The main way to produce an Interchange is to combine a Topology with a ForceField using the Interchange.from_smirnoff() method. Interchange also implements a few other from_<format> methods that allow it to ingest parametrized systems from other MD engines! While these other formats usually do not provide enough information for Interchange to produce a Topology and then apply a different force field, Interchange can export the pre-parametrized system to other formats. So Interchange doesn’t just export OpenFF stuff to MD engines, it also converts between MD engines!

Once you have your MD engine input files from Interchange, you just simulate them in the usual way — most MD engines have excellent tutorials and documentation on how to do this. Interchange is distributed in the openff-interchange package and is represented in pink on the flowchart.

Fine-Tuning a Force Field

Sometimes, general force fields like those we publish just aren’t good enough, and you need to refine parameters for a new molecule.

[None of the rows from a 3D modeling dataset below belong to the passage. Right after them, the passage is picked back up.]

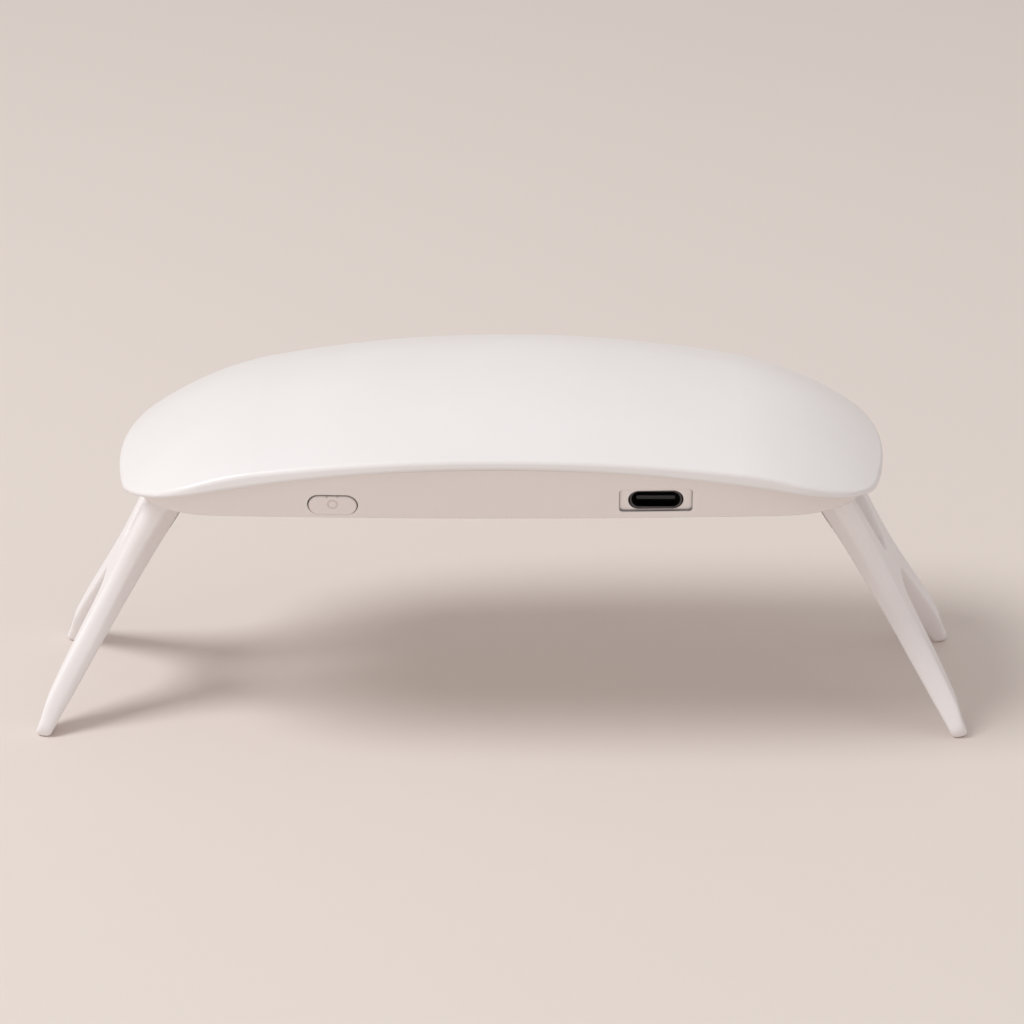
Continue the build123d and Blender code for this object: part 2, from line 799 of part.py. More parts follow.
# Six light sources: square package with a moulded dome, facing down
for number, (led_x, led_y) in enumerate(led_places, start=1):
    with BuildPart() as led:
        with BuildSketch(Plane.XY.offset(board_bottom - solder_gap)):
            with Locations((led_x, led_y)):
                Rectangle(led_base_size, led_base_size)
        extrude(amount=-led_base_height)
        dome_z = board_bottom - solder_gap - led_base_height
        curve = (led_dome_radius**2 + led_dome_height**2) / (2 * led_dome_height)
        half_turn = math.asin(led_dome_radius / curve) / 2
        with BuildSketch(Plane((led_x, led_y, dome_z), x_dir=(1, 0, 0), z_dir=(0, -1, 0))):
            with BuildLine():
                Polyline(
                    (0, -led_dome_height),
                    (0, led_dome_root),
                    (led_dome_radius, led_dome_root),
                    (led_dome_radius, 0),
                )
                ThreePointArc(
                    (led_dome_radius, 0),
                    (curve * math.sin(half_turn), curve * (1 - math.cos(half_turn)) - led_dome_height),
                    (0, -led_dome_height),
                )
            make_face()
        revolve(axis=Axis((led_x, led_y, 0), (0, 0, 1)))
    led.part.label = f"led_{number}"
    export_step(led.part, f"parts/led_{number}.step")

# Reflector: moulded plate with a tapered cup under each light source
reflector_bottom = floor_top + reflector_seat_gap
reflector_top = board_bottom - solder_gap - led_base_height - reflector_lamp_gap
with BuildPart() as reflector:
    with BuildSketch(Plane.XY.offset(reflector_bottom)):
        RectangleRounded(
            light_window_length + 2 * reflector_overlap,
            2 * reflector_half_width,
            light_window_corner + reflector_overlap,
        )
    extrude(amount=reflector_top - reflector_bottom)
    for led_x, led_y in led_places:
        with BuildSketch(Plane.XY.offset(reflector_bottom)):
            with Locations((led_x, led_y)):
                Circle(cup_mouth_radius)
        with BuildSketch(Plane.XY.offset(reflector_top)):
            with Locations((led_x, led_y)):
                Circle(led_dome_radius + cup_throat_clearance)
        loft(mode=Mode.SUBTRACT)
reflector.part.label = "reflector"
export_step(reflector.part, "parts/reflector.step")


# Parts on the upper side of the board
def chip(width, depth, height, leads, pitch):
    """Moulded chip with a row of bent leads along both long sides, standing on Z = 0."""
    middle = chip_standoff + height / 2
    root = depth / 2 - lead_root
    knee = (depth + lead_reach) / 2
    toe = depth / 2 + lead_reach
    with BuildPart(mode=Mode.PRIVATE) as body:
        with Locations((0, 0, middle)):
            Box(width, depth, height)
        chamfer(body.faces().sort_by(Axis.Z)[-1].edges(), length=chip_edge_chamfer)
        for side in (1, -1):
            with BuildSketch(Plane.YZ):
                with BuildLine():
                    Polyline(
                        (side * root, middle),
                        (side * knee, middle),
                        (side * knee, lead_thickness),
                        (side * toe, lead_thickness),
                        (side * toe, 0),
                        (side * (knee - lead_thickness), 0),
                        (side * (knee - lead_thickness), middle - lead_thickness),
                        (side * root, middle - lead_thickness),
                        close=True,
                    )
                make_face()
            lead_solid = extrude(amount=lead_width / 2, both=True, mode=Mode.PRIVATE)
            with Locations(*[((n - (leads - 1) / 2) * pitch, 0, 0) for n in range(leads)]):
                add(lead_solid)
    return body.part


def place(name, solid, spot):
    """Puts a loose solid on the upper side of the board and writes its file."""
    with BuildPart() as piece:
        with Locations((spot[0], spot[1], board_top + solder_gap)):
            add(solid)
    piece.part.label = name
    export_step(piece.part, f"parts/{name}.step")
    return piece


def chip_group(name, size, places):
    """Row of small two-ended parts that share one node."""
    with BuildPart() as group:
        with Locations(*[(x, y, board_top + solder_gap + size[2] / 2) for x, y in places]):
            Box(*size)
    group.part.label = name
    export_step(group.part, f"parts/{name}.step")
    return group


timer_chip_solid = chip(*timer_chip_size, timer_chip_leads, timer_chip_pitch)
timer_chip = place("timer_chip", timer_chip_solid, timer_chip_place)
driver_chip_solid = chip(*driver_chip_size, driver_chip_leads, driver_chip_pitch)
driver_chip = place("driver_chip", driver_chip_solid, driver_chip_place)
with BuildPart(mode=Mode.PRIVATE) as coil:
    with BuildSketch():
        RectangleRounded(inductor_size, inductor_size, inductor_corner)
    extrude(amount=inductor_height)
    chamfer(coil.faces().sort_by(Axis.Z)[-1].edges(), length=inductor_chamfer)
power_inductor = place("power_inductor", coil.part, inductor_place)
capacitors = chip_group("capacitors", capacitor_size, capacitor_places)
resistors = chip_group("resistors", resistor_size, resistor_places)


# Screws with pan heads and a cross recess
def pan_screw(head_radius, head_height, shank_radius, length):
    """Screw standing on Z = 0 with its head below and its shank pointing up."""
    with BuildPart(mode=Mode.PRIVATE) as screw:
        with BuildSketch(Plane.XY):
            Circle(head_radius)
        extrude(amount=-head_height)
        chamfer(screw.faces().sort_by(Axis.Z)[0].edges(), length=screw_head_chamfer)
        with BuildSketch(Plane.XY):
            Circle(shank_radius)
        extrude(amount=length)
        with BuildSketch(Plane.XY.offset(-head_height)):
            Rectangle(head_radius, screw_recess_width)
            Rectangle(screw_recess_width, head_radius)
        extrude(amount=screw_recess_depth, mode=Mode.SUBTRACT)
    return screw.part


with BuildPart() as housing_screws:
    with Locations(*[(x, y, screw_seat_z) for x, y in screw_boss_places]):
        add(
            pan_screw(
                housing_screw_head_radius,
                housing_screw_head_height,
                housing_screw_radius,
                housing_screw_length,
            )
        )
housing_screws.part.label = "housing_screws"
export_step(housing_screws.part, "parts/housing_screws.step")

with BuildPart() as board_screws:
    with Locations(*[Location((x, y, board_top), (180, 0, 0)) for x, y in board_screw_places]):
        add(
            pan_screw(
                board_screw_head_radius,
                board_screw_head_height,
                board_screw_radius,
                board_screw_length,
            )
        )
board_screws.part.label = "board_screws"
export_step(board_screws.part, "parts/board_screws.step")

# Legs: bevelled wishbone, cut to the side view, with a window, a hinge bore and flat soles
face_plane = leg_plane(leg_open_angle)
middle_plane = leg_plane(leg_open_angle + math.degrees(leg_half_taper))
with BuildPart(mode=Mode.PRIVATE) as bevel_block:
    with BuildSketch(middle_plane.offset(-leg_bevel_setback)):
        add(leg_front_outline(cut_overrun))
    extrude(amount=-(knuckle_radius - leg_bevel_setback + cut_overrun), taper=leg_bevel_angle)
    with BuildSketch(middle_plane.offset(-leg_bevel_setback)):
        Rectangle(4 * foot_half_spread, 4 * foot_distance)
    extrude(amount=3 * knuckle_radius)

with BuildPart() as right_leg:
    with BuildSketch(face_plane.offset(knuckle_radius - leg_edge_ease)):
        add(leg_front_outline(0))
    extrude(amount=-2 * knuckle_radius)
    with BuildSketch(face_plane.offset(knuckle_radius - leg_edge_ease)):
        add(leg_front_outline(0))
    extrude(amount=leg_edge_ease, taper=45)
    add(bevel_block.part, mode=Mode.INTERSECT)
    with BuildSketch(leg_side_plane(leg_open_angle)):
        add(leg_side_outline(0))
    extrude(amount=foot_half_spread + foot_width, both=True, mode=Mode.INTERSECT)
    with BuildSketch(face_plane):
        add(window_outline())
    extrude(amount=2 * knuckle_radius, both=True, mode=Mode.SUBTRACT)
    with BuildSketch(face_plane.offset(knuckle_radius - leg_edge_ease)):
        add(window_outline())
    extrude(amount=2 * leg_edge_ease, taper=-45, mode=Mode.SUBTRACT)
    split(bisect_by=Plane.XY, keep=Keep.TOP)
    add(across_hinge(pin_radius + pin_running_clearance, pin_length), mode=Mode.SUBTRACT)
right_leg.part.label = "right_leg"
export_step(right_leg.part, "parts/right_leg.step")

with BuildPart() as left_leg:
    mirror(right_leg.part, about=Plane.YZ)
left_leg.part.label = "left_leg"
export_step(left_leg.part, "parts/left_leg.step")

# Hinge pins, one through each knuckle and its two ears
with BuildPart() as right_hinge_pin:
    add(across_hinge(pin_radius, pin_length))
    chamfer(right_hinge_pin.faces().sort_by(Axis.Y)[0].edges(), length=pin_end_chamfer)
    chamfer(right_hinge_pin.faces().sort_by(Axis.Y)[-1].edges(), length=pin_end_chamfer)
right_hinge_pin.part.label = "right_hinge_pin"
export_step(right_hinge_pin.part, "parts/right_hinge_pin.step")

with BuildPart() as left_hinge_pin:
    mirror(right_hinge_pin.part, about=Plane.YZ)
left_hinge_pin.part.label = "left_hinge_pin"
export_step(left_hinge_pin.part, "parts/left_hinge_pin.step")
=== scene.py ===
"""Folding LED nail lamp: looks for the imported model, laid out as a Blender add-on."""

import math

import bmesh
import bpy
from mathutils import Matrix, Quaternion, Vector
from mathutils.bvhtree import BVHTree


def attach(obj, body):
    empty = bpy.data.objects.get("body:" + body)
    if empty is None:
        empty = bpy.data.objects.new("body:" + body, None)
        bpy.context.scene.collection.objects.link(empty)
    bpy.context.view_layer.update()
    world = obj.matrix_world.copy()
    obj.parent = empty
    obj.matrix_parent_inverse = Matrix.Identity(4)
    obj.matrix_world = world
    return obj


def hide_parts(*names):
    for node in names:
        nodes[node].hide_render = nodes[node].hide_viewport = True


bl_info = {
    "name": "Folding nail lamp",
    "version": (1, 0, 0),
    "blender": (4, 5, 0),
    "location": "3D View > Sidebar > Nail Lamp",
    "description": "Finishes, legs, button and studio for a folding LED nail lamp",
    "category": "Object",
}

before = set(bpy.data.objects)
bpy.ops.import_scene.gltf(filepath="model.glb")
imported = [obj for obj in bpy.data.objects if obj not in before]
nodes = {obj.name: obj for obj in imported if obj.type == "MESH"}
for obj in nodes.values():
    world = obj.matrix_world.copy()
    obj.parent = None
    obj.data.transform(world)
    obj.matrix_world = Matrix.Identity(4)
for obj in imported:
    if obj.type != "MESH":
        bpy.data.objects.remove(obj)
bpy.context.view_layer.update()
MM = 0.001
ACROSS = Vector((0, 1, 0))

# Moulded plastic: size of its marks, and where and how strongly they show
EDGE_RADIUS = 0.3 * MM
CLOUD_SIZE = 28 * MM
CLOUD_RANGE = (0.35, 0.7)
CLOUD_LEVEL = 0.35
SCUFF_SIZE = 6 * MM
RUB_RANGE = (0.01, 0.12)
RUB_LEVEL = 0.25
RUB_BRIGHTENS = 1.08
# Painted shade in seams and corners: how far ambient occlusion looks, where it sets in, and how
# dark it paints
CREVICE_SHADE_REACH = 0.6 * MM
CREVICE_SHADE_RANGE = (0.16, 0.5)
CREVICE_SHADE_DARKENS = 0.25
SCUFF_ROUGHENS = 0.08
RUB_SMOOTHS = 0.06
PEEL_SIZE = 0.9 * MM
PEEL_ROUGHENS = 0.04
PEEL_RELIEF = 0.004 * MM
PLASTIC_IOR = 1.5

# Resin of the light sources
RESIN_GRAIN_SIZE = 0.12 * MM
RESIN_GRAIN_RANGE = (0.35, 0.65)
RESIN_GRAIN_LEVEL = 0.5
RESIN_HAZE_SIZE = 1.5 * MM
RESIN_HAZE_RELIEF = 0.01 * MM
RESIN_IOR = 1.45

# Housing: the arched parting line, and the shade just under it
PARTING_TOP = 53.35 * MM
PARTING_RADIUS = 238.32 * MM
PARTING_SHADE_START = 0.8 * MM
PARTING_SHADE_FADE = 0.3 * MM
PARTING_SHADE_LEVEL = 0.5

# Legs: distances from the hinge between which a form fades in or out
STEEP_BEVEL_FADE = (12 * MM, 34 * MM)
BEVEL_START_FADE = (2 * MM, 7 * MM)
FOOT_ROUND_FADE = (8 * MM, 46 * MM)
HINGE_ROUND_FADE = (0.5 * MM, 5 * MM)
SWELL_RISE = (22 * MM, 44 * MM)
SWELL_FALL = (46 * MM, 51 * MM)
SWELL_LOST_AT_FEET = 0.9

# Legs: limits for a wall's direction, the bevel's reach and the final smoothing
WALL_LEAN_LIMIT = 0.35
SIDEWAYS_LIMIT = 0.4
BEVEL_REACH = 1.6
REMESH_SMOOTHING = 2
FACE_SMOOTHING = 3

# Timer button: its sunken upper edge, and the ring groove on its face with painted shade in it
CAP_BACK = -27.6 * MM
CAP_LEAN = 0.45 * MM
CAP_DROP = 0.09 * MM
CAP_SHARP_ANGLE = math.radians(10)
MERGE_DISTANCE = 0.001 * MM
RING_CENTRE = (-28.2 * MM, -29.1 * MM, 45.1 * MM)
RING_RADIUS = 0.94 * MM
RING_HALF_WIDTH = 0.22 * MM
RING_SOFTNESS = 0.3
GROOVE_SHADE_LEVEL = 0.35

# Stage: floor, lamps and camera
FLOOR_RADIUS = 4.0
FLOOR_SIDES = 96
FLOOR_FIBRE_SIZE = 1.2 * MM
FLOOR_FIBRE_RELIEF = 0.01 * MM
FLOOR_CLOUD_SIZE = 160 * MM
FLOOR_CLOUD_LEVEL = 0.3
LAMP_DISTANCE = 1.7
SENSOR_WIDTH = 36
CLIP_START = 0.01
CLIP_END = 50


def srgb(red, green, blue):
    """Linear colour of a screen colour given in 0 to 255."""
    return tuple(
        part / 12.92 if part <= 0.04045 else ((part + 0.055) / 1.055) ** 2.4
        for part in (red / 255, green / 255, blue / 255)
    )


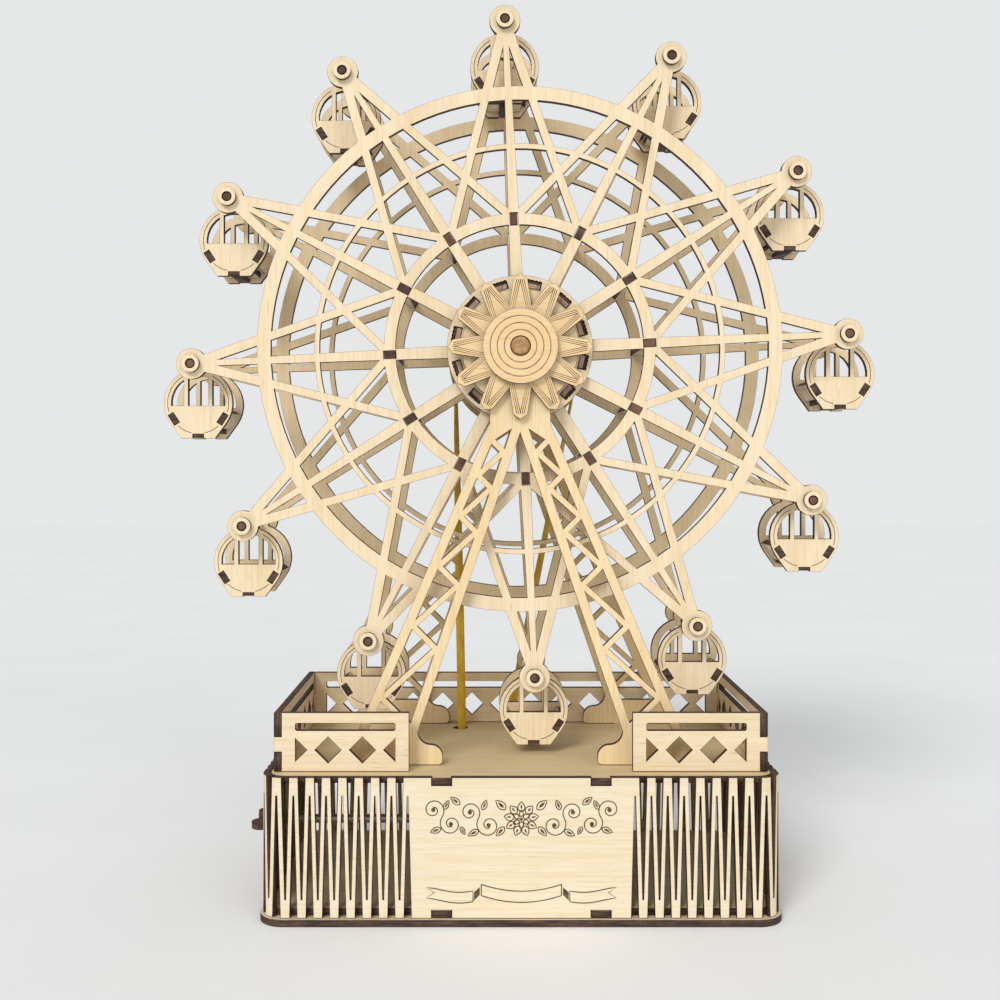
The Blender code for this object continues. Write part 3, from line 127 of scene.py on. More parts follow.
def bearing(point: Vector, center: Vector = ORIGIN) -> float:
    """The bearing of a point from a centre, in degrees."""
    offset = point - center
    return math.degrees(math.atan2(offset.y, offset.x))


def arc(radius: float, start: float, end: float, center: Vector = ORIGIN) -> Loop:
    """Points along an arc, with both its ends.

    Args:
        radius: Radius in metres.
        start: Bearing of the first point in degrees.
        end: Bearing of the last point in degrees.
        center: Centre of the arc.

    Returns:
        The points, at most FINE_DEG apart.
    """
    step = FINE_DEG if radius > 0.02 else 3 * FINE_DEG
    count = max(1, math.ceil(abs(end - start) / step))
    return [polar(radius, start + (end - start) * i / count, center) for i in range(count + 1)]


def circle(radius: float, center: Vector = ORIGIN) -> Loop:
    """A whole circle without its repeated last point."""
    return arc(radius, 0.0, 360.0, center)[:-1]


def rectangle(width: float, height: float, center: Vector = ORIGIN, degrees: float = 0.0) -> Loop:
    """A rectangle about a centre, turned by some degrees."""
    corners = [(-width, -height), (width, -height), (width, height), (-width, height)]
    turn = Matrix.Rotation(math.radians(degrees), 2)
    return [center + turn @ (Vector(corner) / 2) for corner in corners]


def soft_slot(width: float, height: float, radius: float, center: Vector) -> Loop:
    """A slot with rounded corners."""
    corners = [(1, -1, -90.0), (1, 1, 0.0), (-1, 1, 90.0), (-1, -1, 180.0)]
    points = []
    for x, y, start in corners:
        spot = center + Vector((x * (width / 2 - radius), y * (height / 2 - radius)))
        points += arc(radius, start, start + 90.0, spot)
    return points


def rotated(points: Loop, degrees: float) -> Loop:
    """Points turned about the origin."""
    turn = Matrix.Rotation(math.radians(degrees), 2)
    return [turn @ point for point in points]


def mirrored(points: Loop) -> Loop:
    """The other side of X = 0, in the order that carries an outline on."""
    return [Vector((-point.x, point.y)) for point in reversed(points)]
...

OpenFF BespokeFit is a tool that automatically identifies torsions that could use refinement, computes a quantum chemical torsion drive around those dihedrals, and refines a force field to reproduce that accurate torsion drive. It uses all sorts of clever tricks like fragmentation, multithreading, and caching to make this refinement fast, reproducible, and restartable. It has the flexibility to work with a variety of quantum chemical engines. It use a general SMIRNOFF force field as its starting point, and adds new terms to describe the new torsions. If you refine a torsion that’s common to a line of molecules that you’re interested in, you can use the resulting force field for the entire line!

BespokeFit uses a CLI interface to make it easy to use. It can be a bit involved, so to get started, see the Quick start or our YouTube tutorial. BespokeFit is distributed in the openff-bespokefit package and is represented in orange on the flowchart.